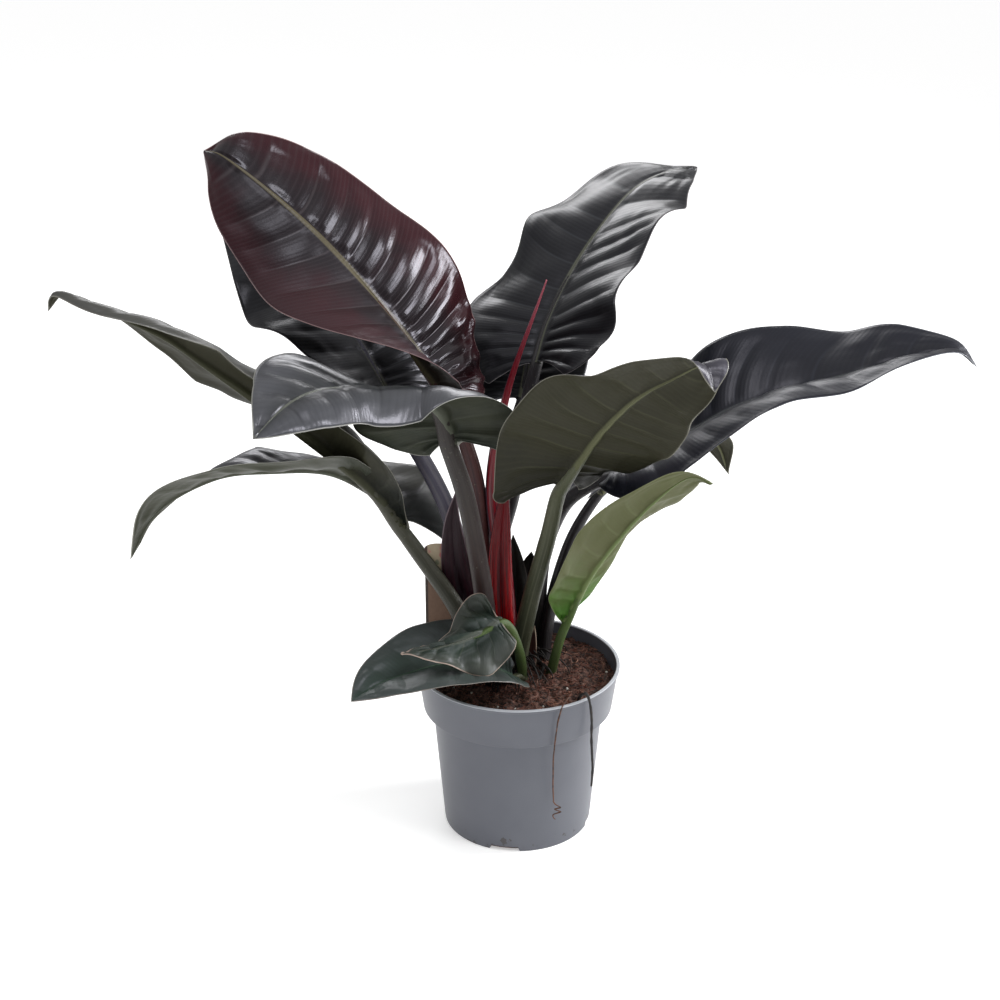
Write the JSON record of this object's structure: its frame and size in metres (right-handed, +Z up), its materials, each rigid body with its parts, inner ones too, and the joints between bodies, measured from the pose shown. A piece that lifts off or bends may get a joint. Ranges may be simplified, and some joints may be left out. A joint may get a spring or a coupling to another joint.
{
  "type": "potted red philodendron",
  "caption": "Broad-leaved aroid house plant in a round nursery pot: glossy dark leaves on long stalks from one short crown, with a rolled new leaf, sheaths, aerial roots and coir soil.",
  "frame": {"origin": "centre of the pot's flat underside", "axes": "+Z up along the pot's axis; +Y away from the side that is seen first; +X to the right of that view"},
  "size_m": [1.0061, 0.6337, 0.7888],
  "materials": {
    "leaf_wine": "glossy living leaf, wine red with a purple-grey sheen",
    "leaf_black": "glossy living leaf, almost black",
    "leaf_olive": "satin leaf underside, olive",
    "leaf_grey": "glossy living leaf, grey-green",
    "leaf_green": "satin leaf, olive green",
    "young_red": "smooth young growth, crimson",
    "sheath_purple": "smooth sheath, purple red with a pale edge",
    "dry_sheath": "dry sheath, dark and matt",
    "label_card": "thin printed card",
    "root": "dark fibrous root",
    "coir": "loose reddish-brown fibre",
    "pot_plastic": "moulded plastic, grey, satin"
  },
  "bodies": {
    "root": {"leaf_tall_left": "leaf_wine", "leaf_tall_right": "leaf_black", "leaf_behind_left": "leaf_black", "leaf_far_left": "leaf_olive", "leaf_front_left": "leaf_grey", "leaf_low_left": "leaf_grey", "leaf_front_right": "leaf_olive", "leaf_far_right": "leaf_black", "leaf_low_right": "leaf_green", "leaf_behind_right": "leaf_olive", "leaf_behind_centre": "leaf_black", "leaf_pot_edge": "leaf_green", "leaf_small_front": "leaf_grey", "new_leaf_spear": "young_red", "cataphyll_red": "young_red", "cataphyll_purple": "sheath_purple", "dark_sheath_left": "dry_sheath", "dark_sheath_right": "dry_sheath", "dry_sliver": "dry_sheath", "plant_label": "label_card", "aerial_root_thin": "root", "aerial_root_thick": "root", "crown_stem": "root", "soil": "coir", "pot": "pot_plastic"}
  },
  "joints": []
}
· · · · · · ·
### Task directions
Go through the material above line by line and copy it exactly.

### Final answer
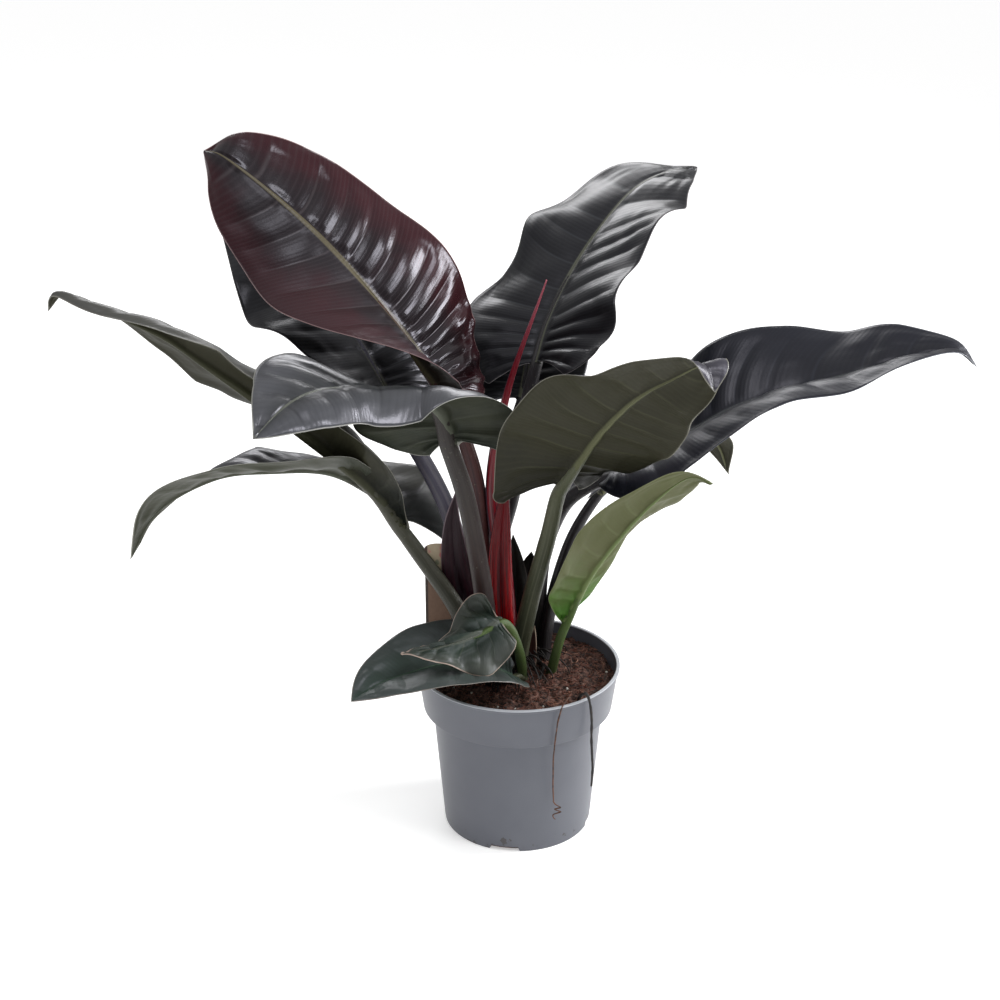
Write the JSON record of this object's structure: its frame and size in metres (right-handed, +Z up), its materials, each rigid body with its parts, inner ones too, and the joints between bodies, measured from the pose shown. A piece that lifts off or bends may get a joint. Ranges may be simplified, and some joints may be left out. A joint may get a spring or a coupling to another joint.
{
  "type": "potted red philodendron",
  "caption": "Broad-leaved aroid house plant in a round nursery pot: glossy dark leaves on long stalks from one short crown, with a rolled new leaf, sheaths, aerial roots and coir soil.",
  "frame": {"origin": "centre of the pot's flat underside", "axes": "+Z up along the pot's axis; +Y away from the side that is seen first; +X to the right of that view"},
  "size_m": [1.0061, 0.6337, 0.7888],
  "materials": {
    "leaf_wine": "glossy living leaf, wine red with a purple-grey sheen",
    "leaf_black": "glossy living leaf, almost black",
    "leaf_olive": "satin leaf underside, olive",
    "leaf_grey": "glossy living leaf, grey-green",
    "leaf_green": "satin leaf, olive green",
    "young_red": "smooth young growth, crimson",
    "sheath_purple": "smooth sheath, purple red with a pale edge",
    "dry_sheath": "dry sheath, dark and matt",
    "label_card": "thin printed card",
    "root": "dark fibrous root",
    "coir": "loose reddish-brown fibre",
    "pot_plastic": "moulded plastic, grey, satin"
  },
  "bodies": {
    "root": {"leaf_tall_left": "leaf_wine", "leaf_tall_right": "leaf_black", "leaf_behind_left": "leaf_black", "leaf_far_left": "leaf_olive", "leaf_front_left": "leaf_grey", "leaf_low_left": "leaf_grey", "leaf_front_right": "leaf_olive", "leaf_far_right": "leaf_black", "leaf_low_right": "leaf_green", "leaf_behind_right": "leaf_olive", "leaf_behind_centre": "leaf_black", "leaf_pot_edge": "leaf_green", "leaf_small_front": "leaf_grey", "new_leaf_spear": "young_red", "cataphyll_red": "young_red", "cataphyll_purple": "sheath_purple", "dark_sheath_left": "dry_sheath", "dark_sheath_right": "dry_sheath", "dry_sliver": "dry_sheath", "plant_label": "label_card", "aerial_root_thin": "root", "aerial_root_thick": "root", "crown_stem": "root", "soil": "coir", "pot": "pot_plastic"}
  },
  "joints": []
}